Currently, keep tight stops on longs as we’ve had a nice rally and want to preserve profits. Commercials moving to serious net short.  Bears will want to watch LC and LH closely as these rallies will likely come to “stop and reverse” type tops in this peak season.  Subsequent downside action will likely take out the Nov 01 lows.

LH: Keep tight stops (above 54.60) on longs during any final Feb-Mar seasonal upside.  Commercials are moving to pre-top net short. See LC comments.


W: From 1-17 (@ 300.75) “…Beware the very toppy Chicago W chart.  Commercials are taking a pre-top net short position and the peak Oct/Nov season is behind us.  Look for short-sale opportunities…”

            Currently (@285.25), expect a brief countertrend bounce followed by lower lows. Commercials remain bearish and the season is not supportive.

            S: Our 1-17 comments appear premature: “…the entire Soy complex is very bullish as we forecast two weeks ago. Commercials are still supportive of all contracts (S, Meal, Oil) and the bullish Apr/May period lies ahead.”  We’re sticking with our view of 1-04: “… nearing a major Wave 5 bottom…”

            While the decline from the Apr 00 high is in the process of bottoming, the Oct 01 (419), Jan (415) and even the 1999 lows are not yet secure.  A final plunge to the 393 area by mid to late February now looks more likely.  Thereafter look for a rally into the Apr/May planting.

            C: Commercials flat. Wait awhile to let a pattern develop.


            CO: From 1-03: “…bearish setup developing…charts very toppy in peak season, commercials net short…”  From 1-17: “…Cocoa remains very weak.  Two weeks ago we were looking for a final blip rally and top.  It looks like we now have it and substantial downside is likely, heading into the May/June bottoming timeframe.”
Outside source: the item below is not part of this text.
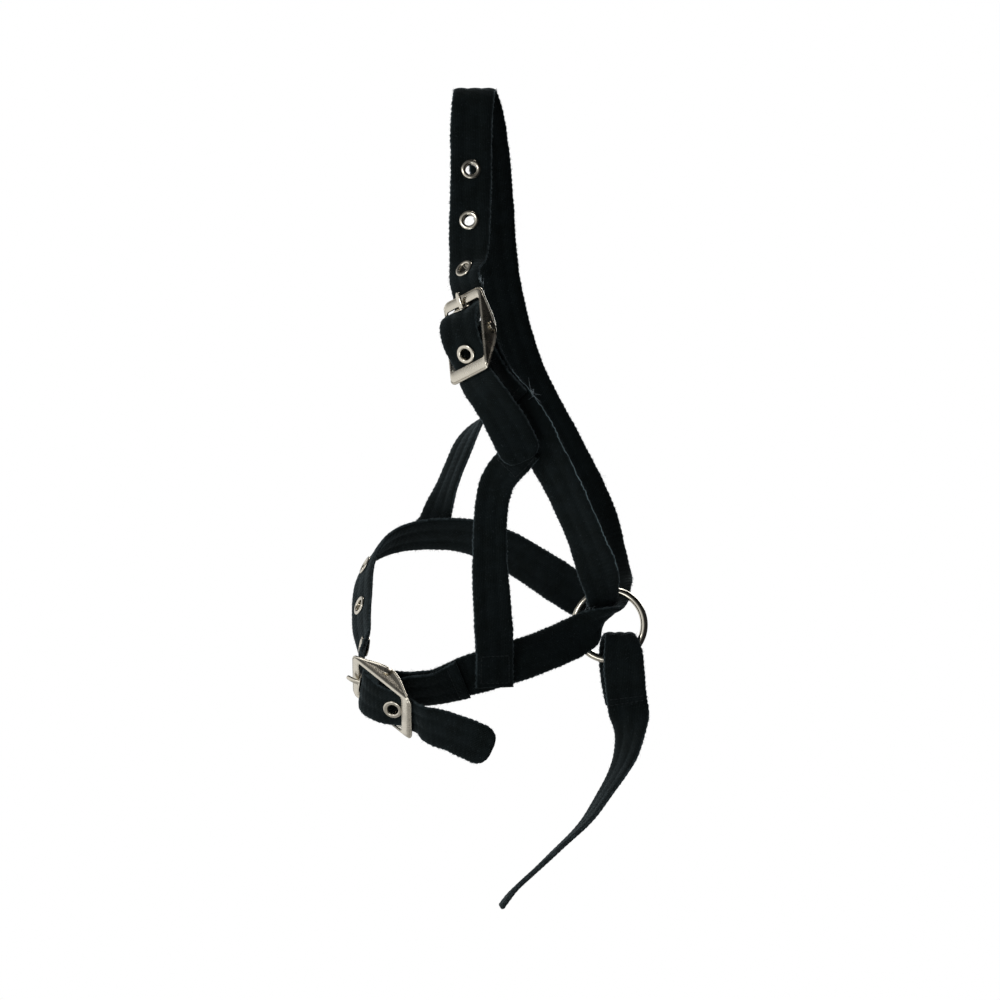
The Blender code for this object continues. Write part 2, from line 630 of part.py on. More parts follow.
# Neck strap of the off side: billet tip, buckle, crown, far side, chin ring, near noseband, nose chape.
neck_billet = billet_rows(NECK_SEAT)[:NECK_BILLET_TO]
nose_chape = chape_rows(NOSE_SEAT, NOSE_CHAPE_PITCH)
route_b = Route(list(reversed(BILLET_END_NECK)) + list(reversed(neck_billet)) + NECK_NEAR_UP + CROWN
                + NECK_FAR_DOWN + RING_PASS_B + NOSE_NEAR + list(reversed(nose_chape)))
flat = route_b.flatten_top(3.2, 4.8)

# Neck strap of the buckle side: neck chape, near side, chin ring, far noseband, nose buckle, billet tip.
neck_chape = chape_rows(NECK_SEAT, NECK_CHAPE_PITCH)
nose_billet = billet_rows(NOSE_SEAT)[NOSE_BILLET_FROM:]
route_a = Route(neck_chape + NECK_NEAR_DOWN + RING_PASS_A + NOSE_FAR + nose_billet + BILLET_END_NOSE)

strap_b = build_strap("crown_nose_strap", route_b, WEBBING, round_start=True, exact=flat)
strap_a = build_strap("neck_muzzle_strap", route_a, WEBBING, round_end=True)
near_rows = seated_rows(CHEEK_NEAR, (route_a, 3, 1.5), (route_b, 3, 0.9))
far_rows = seated_rows(CHEEK_FAR, (route_b, 3, 1.5), (route_a, 2, 2.5))
near_cheek = build_strap("near_cheek_strap", Route(near_rows), WEBBING)
far_cheek = build_strap("far_cheek_strap", Route(far_rows), WEBBING)
lead = build_strap("lead_strap", Route(LEAD), WEBBING)
set_origin(lead, LEAD_PIVOT)

cut(strap_b, slot_cutter(NOSE_SEAT, NOSE_CHAPE_PITCH))
cut(strap_a, slot_cutter(NECK_SEAT, NECK_CHAPE_PITCH))

# Eyelets: one on each tongue, one below it on the billet, the rest up the strap.
neck_mid = route_b.length[route_b.nearest(neck_billet[EYELET_AT][:3])]
nose_mid = route_a.length[route_a.nearest(nose_billet[EYELET_AT - NOSE_BILLET_FROM][:3])]
for number, shift in enumerate((-1.0, 0.0, 1.0, 2.0, 3.0), start=1):
    place = route_b.frame(neck_mid + shift * EYELET_PITCH)
    cut(strap_b, eyelet_cutter(place))
    build_eyelet("neck_eyelet_%d" % number, place)
for number, shift in enumerate((1.0, 0.0, -1.0, -2.0, -3.0), start=1):
    place = route_a.frame(nose_mid + shift * EYELET_PITCH)
    cut(strap_a, eyelet_cutter(place))
    build_eyelet("nose_eyelet_%d" % number, place)

for label, seat in (("neck", NECK_SEAT), ("nose", NOSE_SEAT)):
    build_frame(label + "_buckle_frame", seat)
    build_bar(label + "_buckle_bar", seat)
    build_tongue(label + "_buckle_tongue", seat)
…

            The toppy CO chart is pregnant with basic technical patterning.  See the reversal bar on 1-10 and the bearish mini-pennant developing from the 1-15 low.  Commercials will need lower prices to go net long. 

            SB: From 1-17: (SB @ 7.48) “…Sugar now looks VERY TOPPY.  Commercials are moving to very net short in this peak Jan/Feb season.  Look for this market to turn south with a downside target under the Oct 2001 lows, say in the 5.75 range by May.”

            Currently (SB @ 6.38) commercials remain very bearish. Revising downside major bottom targets to the 5.00 – 5.65 range in the bearish May/June season.  Keep tight stops as a rally near the 6.15 – 6.10 area (Oct 01 lows) is likely.

            KC: The extended final downleg from Dec 99 has not yet bottomed. The recent rally was another commercial head-fake.  A major bottom still seems nearby with a target of 38.60 – 40.00 by mid to late Feb.  Then rallying into the seasonally stronger Mar/Apr/May timeframe.

OJ: Hitting the Dec/Jan low on an Uptrend correction. Commercials moving to rally-supportive. Keep very tight stops on any shorts and look for a rally beginning in the days ahead.  Target high: 95 to 102 by late Mar/ mid Apr. 

LB: A messy pattern. Commercials moving to net short as the peak Feb/Mar season approaches. Keep VERY tight stops on longs.

CT: Likely heading for a major low to take out Oct 01.  Bottom targets: 22 to 25 by mid to late Mar thereafter rallying into the bullish Apr/May season.  Commercials are very bearish and shorts have great technical risk/reward: 2.75 downside vs. 10 to 12 on the upside.